Commentary on market statistics:
Transaction volumes (USD): This figure is highly volatile because it is driven by the number of transactions and the underlying Eth USD price. It is often quoted, but less relevant to assess the underlying health of Ethereum.
Transaction volumes (Eth): Transaction volumes have declined 30-60% yoy since the Q3’21 peak. The rate of decline has slowed to -16% yoy. Transactions volumes have declined significantly because of the compounding effect of deteriorating operating metrics. There are fewer new people coming to Ethereum. Users transact less frequently. When they do transact, they transact in lower amounts.
Commentary on DeFi metrics:
TVL (USD): Like transaction volumes in USD, this metric does not grasp the underlying health of DeFi. It is highly volatile because it is driven by Eth USD prices and the number of Eth tokens locked. The decline is largely due to the decline in Eth price.
TVL (Eth): After a parabolic increase in H1’21, the figure has stabilized. It indicates that notwithstanding cratering Eth prices, people have kept their Eth in DeFi.
Income statement
Commentary on income statement
Revenue: declined 70% yoy nearly entirely driven by revenue/transaction declining 69% yoy. It means it costs less to post a transaction to Ethereum. Fee declines are arguably a good thing. They can stimulate demand. However, notwithstanding a 69% drop in fees, the number of average daily transactions declined 4% yoy (per operating metric table).

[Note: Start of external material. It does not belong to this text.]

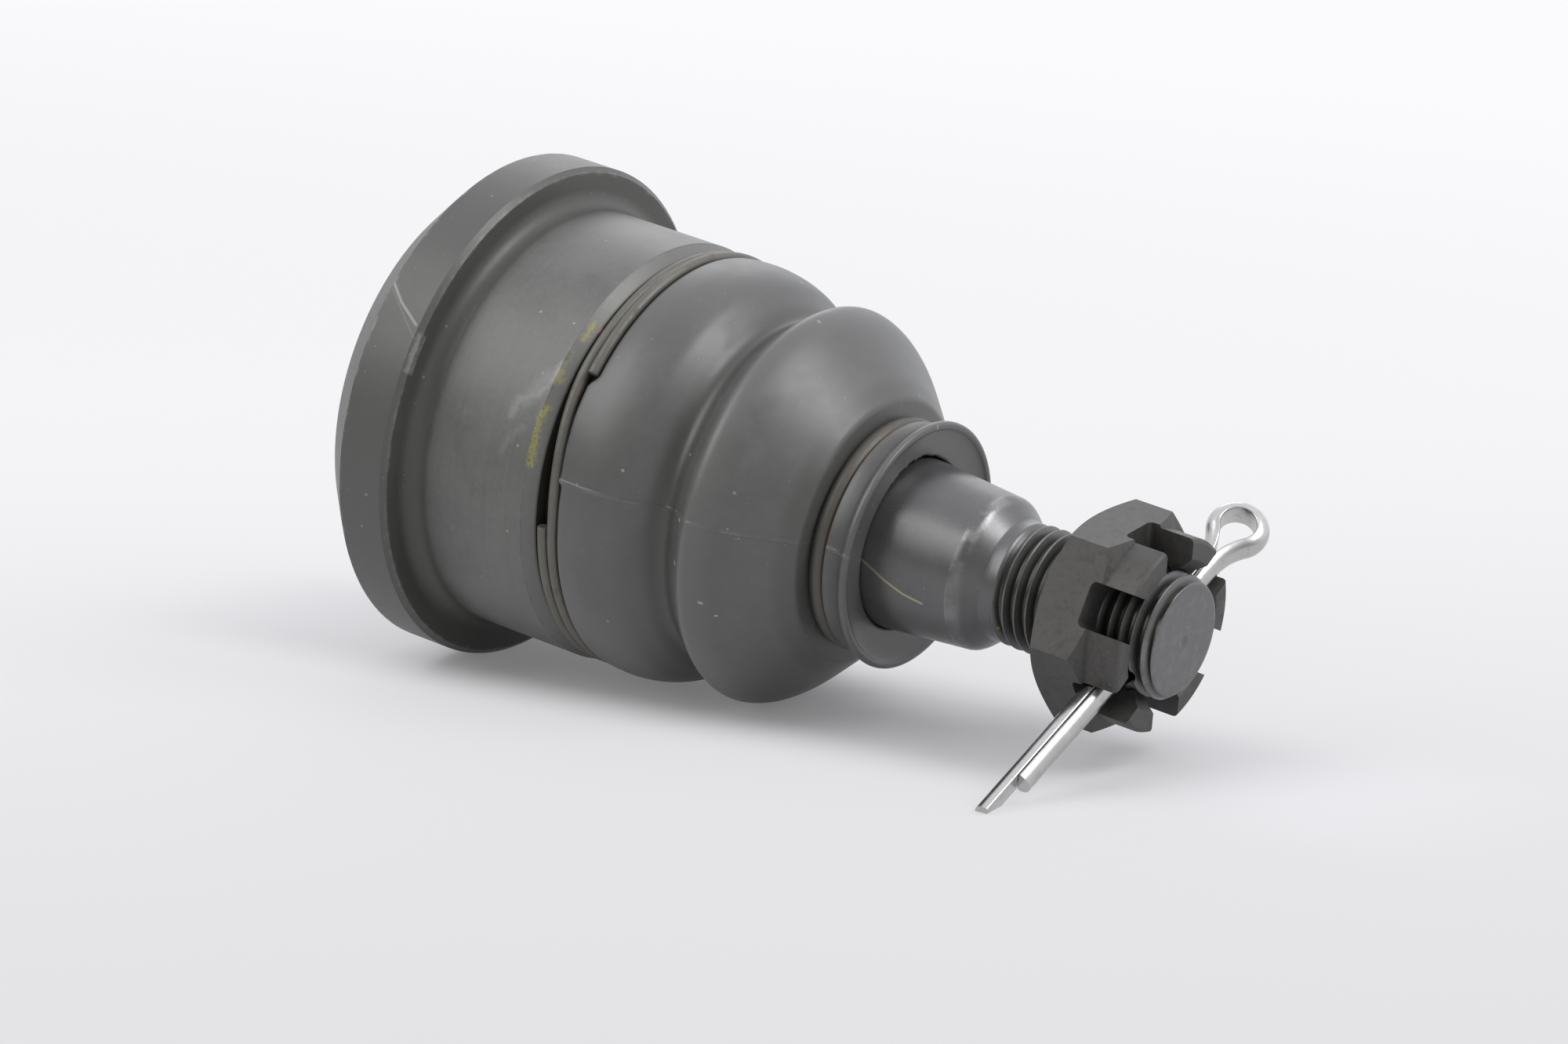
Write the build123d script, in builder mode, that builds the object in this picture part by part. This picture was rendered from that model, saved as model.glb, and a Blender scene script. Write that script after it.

Gross profit: increased dramatically in Q3’21 when EIP-1559 was introduced. EIP-1559 implemented Base fee and Tip. Only the tip is paid to miners. The base fee is earned by Ethereum and burned.
Cost of issuing tokens: has been stagnate. It was historically dependent on a set number of eth tokens paid to miners for contributing blocks. Since 2019, miners were paid 2 Eth tokens per block. New block issuance was the reason Ethereum was not profitable. The merge changed that. In PoS, validators are issued new blocks based on the amount of staked eth.
Merge pro-forma income statement
The income statement below shows the pro-forma impact of the merge. The income statement illustrates daily averages for the given period. Since the beginning of the year until September 14, roughly 13,000 new eth tokens were issued daily (see Cost of issuing tokens). The merge occurred on September 15. Thereafter, an average of 1,500 eth tokens were issued daily; a 90% decline.
As revenue increases, the number of eth tokens burned should eclipse the number issued to validators. Since the merge, the number of eth token issued to validators is just slightly above the number of tokens burned (highlighted in red box).
What does it all mean?
Ethereum is facing two opposing inflection points. Its operating metrics are deteriorating. Yet its profitability has dramatically improved subsequent to the merge.
There is hope that Layer 2 scaling solutions will drive demand for Ethereum blockspace. I believe it will. However, the hope has not yet materialized into improved operating metrics. The dramatic improvement in Ethereum cost base is only valuable if demand grows again.
Stay curious.
Follow me on Twitter @samuelmandrew for my latest.
Definitions
Operating metrics
Unique addresses: the total distinct numbers of addresses on the Ethereum blockchain.
Daily active eth addresses: the daily number of unique addresses that were active on the network as a sender or receiver.
Eth staked: the number of Eth tokens staked on the Beacon Chain.
Transaction volume USD: the sum USD value of all native units transferred.
Transaction volume ETH: the sum of Eth tokens transferred between distinct addresses.
TVL $: the USD sum value of all Eth tokens locked in DeFi.
TVL ETH: the sum of all Eth tokens locks in DeFi.
Income statement
Base fee: the portion of gas fee that is paid to Ethereum and burned. Introduced by EIP-1559. Implemented August 2021.
Tip: the portion of the gas fee that is paid to validators (previously miners). Introduced by EIP-1559. Implemented August 2021.
Fees paid to miners/validators: The fee paid to validators (previously miners) to process transactions. Prior to EIP-1559 implementation, all fees were paid to miners. Subsequent to EIP-1559, only the tip is paid to validators.
Gross profit: Total revenues less fees paid to miners/validators. Post EIP-1559, gross profit equals the base fee. The base fee is burned, which reduces the number of eth tokens outstanding.
Cost of issuing tokens: are the eth tokens issued to validators (previously miners). Prior to the merge, validators received 2 eth tokens for each block contributed. Subsequent to the merge, validators receive block rewards based on the total number of eth tokens staked.